--- Required task ---
The data below holds a line containing "firebox_shell();" and a line containing "cad_parts[node].hide_render = cad_parts[node].hide_viewport"; please quote exactly those two lines and every line between them, and nothing else.
+++ Material provided
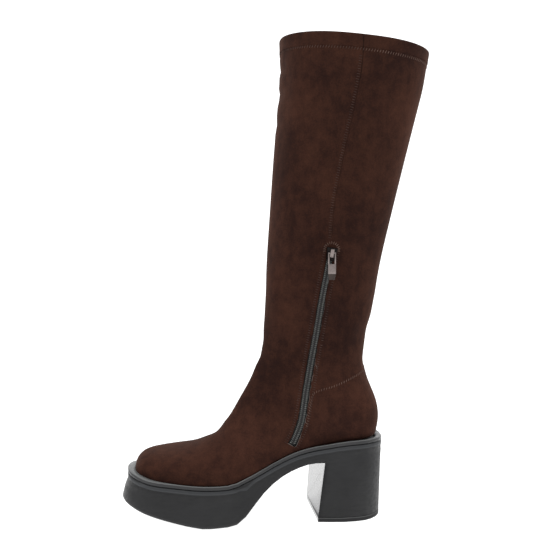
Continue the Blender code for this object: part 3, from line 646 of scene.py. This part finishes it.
stitching = {
    "hem": {"pitch": 2.6 * mm, "length": 3.1 * mm, "radius": 0.26 * mm, "slant": 72.0,
            "drop": 12.8 * mm},
    "side": {"pitch": 2.3 * mm, "length": 3.2 * mm, "radius": 0.21 * mm, "slant": 86.0,
             "offset": 2.2 * mm},
    "zip": {"pitch": 2.3 * mm, "length": 2.7 * mm, "radius": 0.24 * mm, "slant": 84.0,
            "offset": 6.4 * mm},
    "arch": {"count": 13, "length": 3.0 * mm, "thick": 0.28 * mm, "radius": 6.6 * mm,
             "centre": (-0.0236, 0.2580), "start": -10.0, "sweep": 200.0},
    "counter": {"pitch": 2.5 * mm, "length": 2.5 * mm, "radius": 0.25 * mm, "slant": 60.0},
    "back": {"pitch": 2.9 * mm, "length": 2.0 * mm, "radius": 0.30 * mm, "slant": 0.0,
             "offset": 2.0 * mm},
}


def hemRing(drop):
    height = rimPlane(drop)
    cx, cy = collar["middle"]
    ring = []
    for i in range(collar["ringPoints"]):
        angle = 2.0 * math.pi * i / collar["ringPoints"]
        out = Vector((math.cos(angle), math.sin(angle), 0.0))
        point = Vector((cx, cy, 0.0)) + out * collar["outside"]
        # the rim's height depends on x, so the place is found in a few steps
        for _ in range(3):
            point.z = height(point.x)
            start = Vector((cx, cy, point.z)) + out * collar["outside"]
            hit = skin.ray_cast(start, -out)[0]
            if hit is not None:
                point = hit
        ring.append(point)
    ring.append(ring[0])
    return ring


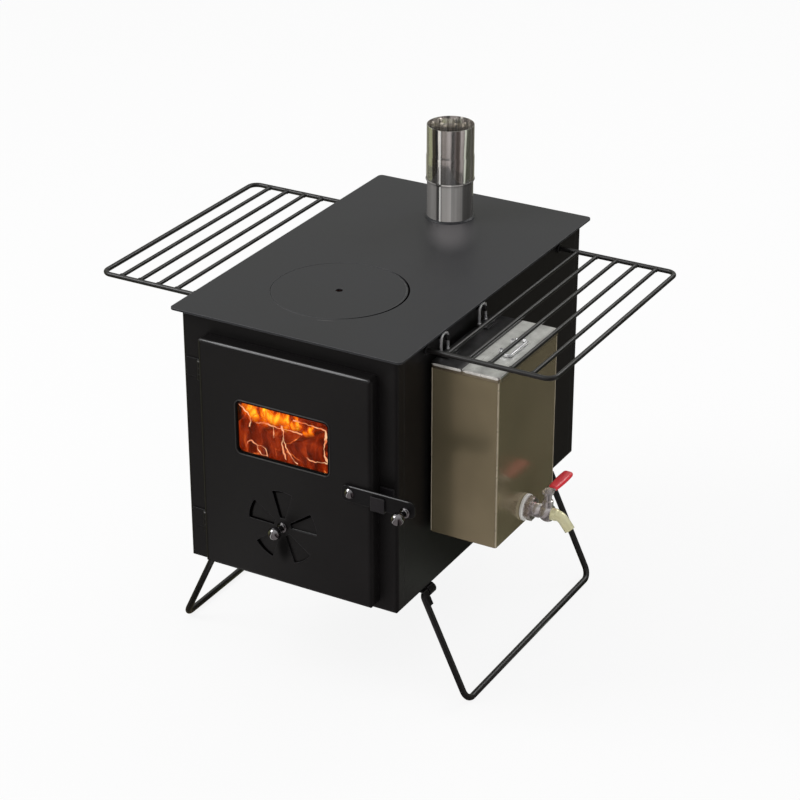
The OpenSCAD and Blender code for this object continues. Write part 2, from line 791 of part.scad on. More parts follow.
module tank_cover() color("#8f897c") at_stove() difference() {
    union() {
        intersection() {
            tank_cap();
            translate([tank_x0, tank_y - tank_d, tank_z0]) cube([cover_w, 2 * tank_d, 2 * tank_h]);
        }
        translate([tank_x0 + cover_w - ledge_in, tank_y - tank_d / 2 + tank_sheet + gap, tank_z1 - rim_t])
            cube([2 * ledge_in, tank_d - 2 * (tank_sheet + gap), rim_t]);
    }
    at_rivets() translate([0, 0, -rim_h]) cylinder(h = 2 * rim_h, r = rivet_r + fit);
}

module tank_lid() color("#c9c5b8") at_stove() intersection() {
    tank_cap();
    translate([tank_x0 + cover_w + gap, tank_y - tank_d, tank_z0]) cube([2 * tank_w, 2 * tank_d, 2 * tank_h]);
}

module at_loops() for (s = [-1, 1]) translate([0, tank_y + s * loop_pitch / 2, 0]) children();

module at_rivets() at_loops() for (s = [-1, 1])
    translate([tank_x0 + rivet_out, s * (tab_len / 2 - rivet_in), tank_z1]) children();

module loop_tabs() color("#8f897c") at_stove() difference() {
    at_loops() translate([tank_x0, -tab_len / 2, lid_top]) cube([tab_w, tab_len, tab_t]);
    at_rivets() translate([0, 0, -rim_h]) cylinder(h = 2 * rim_h, r = rivet_r + fit);
}

module loop_rivets() color("silver") at_stove() at_rivets()
    union() {
        translate([0, 0, -gap]) cylinder(h = rim_t + tab_t + gap, r = rivet_r);
        translate([0, 0, rim_t + tab_t]) rotate([-90, 0, 0]) dome_front(2 * rivet_r, rivet_r);
    }

// Wire arches that hang over the pegs
module tank_loops() color("#d9d9db") at_stove() at_loops() translate([loop_x, 0, 0]) rotate([90, 0, 90]) {
    w = loop_w / 2 - wire_r;
    bent_rod([[-w, lid_top + tab_t], [-w, loop_top - wire_r], [w, loop_top - wire_r], [w, lid_top + tab_t]],
        wire_r, [0, w - gap, w - gap, 0]);
}

// Slanted pegs on the stove's side
module tank_pegs() color("#2c2c2e") at_stove() at_loops() difference() {
    translate([half_w, 0, peg_z]) rotate([0, -peg_slant, 0]) translate([-peg_len, 0, 0])
        rod_right(peg_r, 2 * peg_len);
    translate([half_w - 2 * peg_len, -peg_len, peg_z - peg_len])
        cube([2 * peg_len, 2 * peg_len, 2 * peg_len]);
}

module tank_standoffs() color("#1b1b1c") at_stove() at_loops() translate([half_w, 0, tank_z0 + standoff_up])
    rod_right(standoff_r, tank_gap - gap);

// Clips that hold the handle's ends on the lid
module lid_clips() color("#c9c9cb") at_stove() difference() {
    for (s = [-1, 1])
        translate([handle_x - clip_w / 2, tank_y + s * (handle_d / 2 - clip_in) - clip_t / 2, lid_top])
            cube([clip_w, clip_t, handle_up + wire_r + eps]);
    translate([handle_x, tank_y - handle_d, lid_top + handle_up]) rod_back(wire_r + fit, 2 * handle_d);
}

module lid_handle() color("#d9d9db") at_stove() translate([handle_x, tank_y, lid_top + handle_up]) {
    w = handle_d / 2;
    bent_rod([[0, stub_in - w], [0, -w], [handle_arm, -w], [handle_arm, w], [0, w], [0, w - stub_in]], wire_r,
        [0, handle_bend, handle_bend, handle_bend, handle_bend, 0]);
}

// ---- Tap ----

module at_tap() translate([tank_x1, tap_y, tap_h]) children();

module ring_right(outer, inner, l) difference() {
    rod_right(outer, l);
    translate([-eps, 0, 0]) rod_right(inner, l + 2 * eps);
}

module tap_washer() color("#f0ede4") at_stove() at_tap() ring_right(washer_r, shank_r + fit, washer_t);

module tap_nut() color("#9b938c") at_stove() at_tap() translate([washer_t, 0, 0]) difference() {
    rotate([0, 90, 0]) cylinder(h = nut_t, r = hex_r, $fn = 6);
    translate([-eps, 0, 0]) rod_right(shank_r + fit, nut_t + 2 * eps);
}

module tap_backnut() color("#9b938c") at_stove() at_tap() translate([-tank_sheet - backnut_t, 0, 0])
    difference() {
        rotate([0, 90, 0]) cylinder(h = backnut_t, r = backnut_r, $fn = 6);
        translate([-eps, 0, 0]) rod_right(shank_r + fit, backnut_t + 2 * eps);
    }

// Valve body on its threaded shank, with the bonnet that carries the lever
module tap_body() color("#b8b0a8") at_stove() at_tap() difference() {
    union() {
        translate([-shank_in, 0, 0]) rod_right(shank_r, shank_in + washer_t + nut_t);
        translate([washer_t + nut_t, 0, 0]) rod_right(barrel_r, barrel_end - washer_t - nut_t);
        translate([pivot_out, 0, 0]) sphere(ball_r);
        translate([pivot_out, 0, 0]) cylinder(h = stem_top - gap - stem_step, r = bonnet_r);
        translate([pivot_out, 0, 0]) cylinder(h = stem_top - gap, r = stem_r);
    }
    translate([-shank_in - eps, 0, 0]) rod_right(water_r, shank_in + barrel_end + 2 * eps);
    translate([barrel_end, 0, 0]) rod_right(ball_r + eps, ball_r + eps);
    translate([pivot_out, 0, stem_top - pin_in]) cylinder(h = pin_in + eps, r = lever_pin_r + fit);
}

// Cast spout: a collar, then a pipe that turns down in two equal mitres, bored right through
module tap_spout() color("#d8c98c") at_stove() at_tap() rotate([90, 0, 0]) translate([barrel_end, 0, 0])
    difference() {
        union() {
            rod_right(spout_r + 1, spout_collar);
            mitred(spout_r, spout_run, spout_step, spout_fall);
        }
        translate([-eps, 0, 0]) mitred(spout_r - spout_wall, spout_run + eps, spout_step, spout_fall + eps);
    }

module mitred(r, run, step, fall) {
    turn = spout_angle / 2;
    difference() {
        rod_right(r, run + r);
        translate([run, 0, 0]) beyond(r, -turn / 2);
    }
    translate([run, 0, 0]) rotate([0, 0, -turn]) {
        difference() {
            translate([-r, 0, 0]) rod_right(r, step + 2 * r);
            mirror([1, 0, 0]) beyond(r, -turn / 2);
            translate([step, 0, 0]) beyond(r, -turn / 2);
        }
        translate([step, 0, 0]) rotate([0, 0, -turn]) difference() {
            translate([-r, 0, 0]) rod_right(r, fall + r);
            mirror([1, 0, 0]) beyond(r, -turn / 2);
        }
    }
}

// What lies beyond a mitre plane that is turned by an angle
module beyond(r, angle) rotate([0, 0, angle]) translate([0, -2 * r, -2 * r]) cube(4 * r);

module at_lever() at_tap() translate([pivot_out, 0, stem_top]) children();

module tap_lever() color("silver") at_stove() at_lever() union() {
    cylinder(h = lever_t, r = hub_r);
    translate([-lever_w / 2, 0, 0]) cube([lever_w, lever_len - sleeve_t, lever_t]);
    translate([0, 0, -pin_in + gap]) cylinder(h = pin_in - gap + lever_t, r = lever_pin_r);
}

module lever_sleeve() color("#d8303c") at_stove() at_lever() difference() {
    translate([0, lever_len, lever_t / 2]) rotate([90, 0, 0]) linear_extrude(lever_len - sleeve_from)
        round_rect(lever_w + 2 * sleeve_t, lever_t + 2 * sleeve_t, sleeve_t);
    translate([-lever_w / 2, 0, 0]) cube([lever_w, lever_len - sleeve_t, lever_t]);
}

module lever_screw() color("silver") at_stove() at_lever() translate([0, 0, lever_t]) union() {
    cylinder(h = screw_hex_t, r = screw_hex_r, $fn = 6);
    translate([0, 0, screw_hex_t]) cylinder(h = eps, r = lever_pin_r);
}

firebox_shell();
front_frame();
back_panel();
top_plate();
hotplate_ring();
flue_spigot();
rack_sockets();
hinge_leaves();
hinge_pins();
latch_keeper();
leg_lugs();
leg_stops();
tank_pegs();
tank_standoffs();
grate_ledges();
fire_grate();
door_panel();
door_glass();
glass_retainer();
retainer_screws();
door_hinge_leaves();
seal_channel();
door_seal();
latch_washer();
latch_bolt();
latch_nut();
latch_bar();
latch_knob();
damper_disc();
damper_knob();
damper_nut();
hotplate();
rack_left();
rack_right();
leg_left();
leg_right();
tank_shell();
tank_cover();
tank_loops();
loop_tabs();
loop_rivets();
tap_washer();
tap_nut();
tap_backnut();
tap_body();
tap_spout();
tank_lid();
lid_clips();
lid_handle();
tap_lever();
lever_sleeve();
lever_screw();
flue_pipe();
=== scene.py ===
import math

import bmesh
import bpy
from mathutils import Matrix, Vector, noise


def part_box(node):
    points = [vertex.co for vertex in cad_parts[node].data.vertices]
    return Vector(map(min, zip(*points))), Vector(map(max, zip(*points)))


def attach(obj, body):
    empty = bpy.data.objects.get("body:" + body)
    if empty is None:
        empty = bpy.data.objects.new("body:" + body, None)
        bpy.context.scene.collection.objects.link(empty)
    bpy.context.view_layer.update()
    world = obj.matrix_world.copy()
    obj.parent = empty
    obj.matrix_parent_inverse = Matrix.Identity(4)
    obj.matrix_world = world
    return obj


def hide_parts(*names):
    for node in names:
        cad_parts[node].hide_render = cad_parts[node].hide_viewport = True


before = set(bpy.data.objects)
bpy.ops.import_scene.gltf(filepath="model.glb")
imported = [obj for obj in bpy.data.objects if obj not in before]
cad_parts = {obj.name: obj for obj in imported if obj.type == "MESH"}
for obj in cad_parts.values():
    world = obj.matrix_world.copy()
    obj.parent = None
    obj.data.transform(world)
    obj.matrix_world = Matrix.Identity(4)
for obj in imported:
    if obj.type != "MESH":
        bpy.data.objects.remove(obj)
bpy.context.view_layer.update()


# ---- Camera ----
# A long lens that looks down on the front left to right, as the stove is seen
# in its picture.

def stood(name, data):
    """An object in the scene, with this camera, lamp or mesh in it."""
    thing = bpy.data.objects.new(name, data)
    bpy.context.collection.objects.link(thing)
    return thing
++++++
--- Result for this exercise ---
firebox_shell();
front_frame();
back_panel();
top_plate();
hotplate_ring();
flue_spigot();
rack_sockets();
hinge_leaves();
hinge_pins();
latch_keeper();
leg_lugs();
leg_stops();
tank_pegs();
tank_standoffs();
grate_ledges();
fire_grate();
door_panel();
door_glass();
glass_retainer();
retainer_screws();
door_hinge_leaves();
seal_channel();
door_seal();
latch_washer();
latch_bolt();
latch_nut();
latch_bar();
latch_knob();
damper_disc();
damper_knob();
damper_nut();
hotplate();
rack_left();
rack_right();
leg_left();
leg_right();
tank_shell();
tank_cover();
tank_loops();
loop_tabs();
loop_rivets();
tap_washer();
tap_nut();
tap_backnut();
tap_body();
tap_spout();
tank_lid();
lid_clips();
lid_handle();
tap_lever();
lever_sleeve();
lever_screw();
flue_pipe();
=== scene.py ===
import math

import bmesh
import bpy
from mathutils import Matrix, Vector, noise


def part_box(node):
    points = [vertex.co for vertex in cad_parts[node].data.vertices]
    return Vector(map(min, zip(*points))), Vector(map(max, zip(*points)))


def attach(obj, body):
    empty = bpy.data.objects.get("body:" + body)
    if empty is None:
        empty = bpy.data.objects.new("body:" + body, None)
        bpy.context.scene.collection.objects.link(empty)
    bpy.context.view_layer.update()
    world = obj.matrix_world.copy()
    obj.parent = empty
    obj.matrix_parent_inverse = Matrix.Identity(4)
    obj.matrix_world = world
    return obj


def hide_parts(*names):
    for node in names:
        cad_parts[node].hide_render = cad_parts[node].hide_viewport = True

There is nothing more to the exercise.